My heart is sick. The children and adults who were killed this morning in Connecticut are victims in the worst school shooting in American history. Some will shout at the world, or shout at God, shout at rules about guns, or shout at school security. But God’s people will pray. Pray for the families, for the nation, for God to use this horrific moment for some redemptive purpose for his sake.
Shine FM 95.1 radio asked me to speak on the air about it this afternoon, and even though I prayed God would help me voice something true and helpful on his behalf, I dreaded doing the interview. There is a big part of me that realizes any attempt to speak words right now is futile and maybe unwelcome. There are times to fall silent before God. I will not fault you if you do like Job, and put your hand over your mouth, falling mute before the mysteries of evil and suffering, and before the mysteries of God’s grace which still burst through the darkness of this broken world. Maybe you want to scream and shout, or maybe you will be silent. It’s okay. You can do so in the presence of God.
I see the stunned sadness of so many, and in my mind it is like we are at the tomb of Lazarus with Jesus right now. His friend had died, and Jesus went to the tomb. And we are with him now, staring into that black hole that was not only the grave of a friend, but a darkness representing all that’s wrong with the world – all the sickness, all the suffering, all the shootings, all the sin. Jesus felt it all deeply, and staring into the sad eyes of his friends, and witnessing the broken hearts and minds all around, do you remember what Jesus did? He wept. Jesus wept.
That is important to me. In the face of our suffering and pain, Jesus feels with us. He weeps with us. Know this, my friend: Jesus did not forsake those families and he won’t. He has not abandoned us. We do not understand why he didn’t come and stop it all. But we know this: Jesus is here with us, with those families, weeping. God identifies with the suffering. Christ followers believe that in Jesus, God became vulnerable to and involved in the suffering and death of this world! He didn’t come in a black limousine with body guards. He didn’t come as a Commanding General or protected celebrity. He was born screaming in the cold night through travail, onto matted animal straw through a birth canal of a woman who endured excruciating pain. There was blood in the manger. There was blood on the cross. And if it weren’t shocking enough to see God show up covered with mucous and membranes, we see him on the cross and we come to the staggering realization that God now knows what it is to lose a loved one in an unjust attack.
Jesus weeps. This is the Emmanuel we pray for and invite to come to us today.

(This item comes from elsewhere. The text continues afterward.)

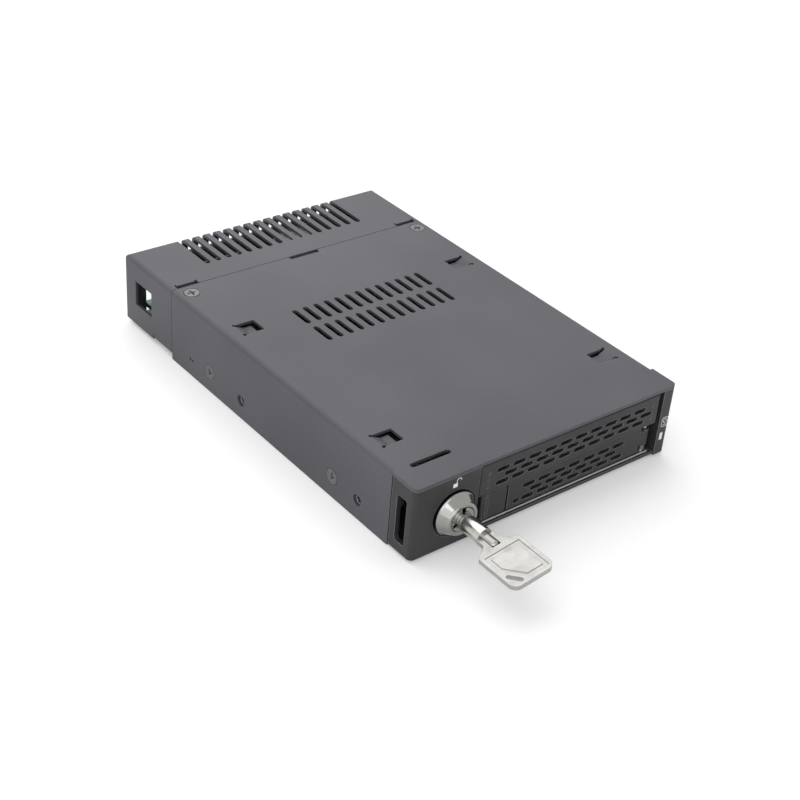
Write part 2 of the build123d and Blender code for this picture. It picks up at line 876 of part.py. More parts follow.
finish(lock_cylinder.part, "lock_cylinder")

# Cam: stands up while the lock is open and swings right, into the tray's slot, to lock it
with BuildPart() as lock_cam:
    with BuildSketch(face_at(plug_rear)) as cam_outline:
        with Locations((lock_x, lock_z)):
            RegularPolygon(cam_hub_radius, larger_sides)
        with Locations((lock_x, lock_z + cam_reach / 2)):
            Rectangle(cam_width, cam_reach)
        chamfer(cam_outline.vertices().group_by(Axis.Y)[-1], cam_width / 4)
        with BuildSketch(mode=Mode.SUBTRACT):
            with Locations((lock_x, lock_z)):
                Circle(tail_radius + seat_gap)
                Rectangle(2 * (tail_flat + seat_gap), 4 * tail_radius, mode=Mode.INTERSECT)
    extrude(amount=-cam_thickness)
finish(lock_cam.part, "lock_cam")

with BuildPart() as cam_screw:
    cam_screw_spot = [rearward(lock_x, plug_rear + cam_thickness, lock_z)]
    posts(cam_screw_spot, cam_screw_head, -cam_screw_head_height)
    posts(cam_screw_spot, cam_screw_radius, cam_screw_reach)
finish(cam_screw.part, "cam_screw")

# Key: a notched tube, a flat bow and the rivet that holds them together
tilt = radians(key_tilt)
bow_plane = Plane(
    origin=(lock_x, 0, lock_z), x_dir=(cos(tilt), 0, sin(tilt)), z_dir=(-sin(tilt), 0, cos(tilt))
)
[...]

John Stott wrote: “I could never myself believe in God if it were not for the Cross. In the real world of pain, how could one worship a God who was immune to it?” Do you see what this means? It means that even though we don’t know the mind of God and cannot pretend to understand terrible suffering like this – we confess we don’t know the reason God allows such evil and suffering to continue. But we know what the reason isn’t. We know what it can’t be. It can’t be that he doesn’t love us. It can’t be that he doesn’t care. And it can’t be that he is a weakling. The cross and resurrection prove that, and this gives us some strength and hope. God so loves us, and hates our suffering that he became involved in it and succumbed to it before ultimately defeating it through his resurrection.
In the meantime, before we get to heaven’s land of no more tears and pain and suffering and shooting, we cling to the Jesus who has come. Right here, in our sadness and sorrow and anger and brokenness, we cling to Jesus. We ask him to come with his peace and love and joy, because there is no peace on earth, it seems.
So Christmas just got a lot more real for everyone. For the families involved, the community in Connecticut. For our nation. For every parent who will hug their child more tightly tonight. The incredible need of our world became more real. The darkness of our own hearts became more clear. The desperation of our planet has become more acute. We see now how important and necessary it is for Jesus to come! Maybe now, when we pray for Jesus to come – it will mean more. now our prayers are uttered, whether with screams or sobs, from hearts hungry for a world without shooters. A world that needs a savior.
We need Jesus – the Jesus who loves us so much. The Jesus who has come. The Jesus who weeps with us.
Come, Lord Jesus, the Christ, our Emmanuel. Come!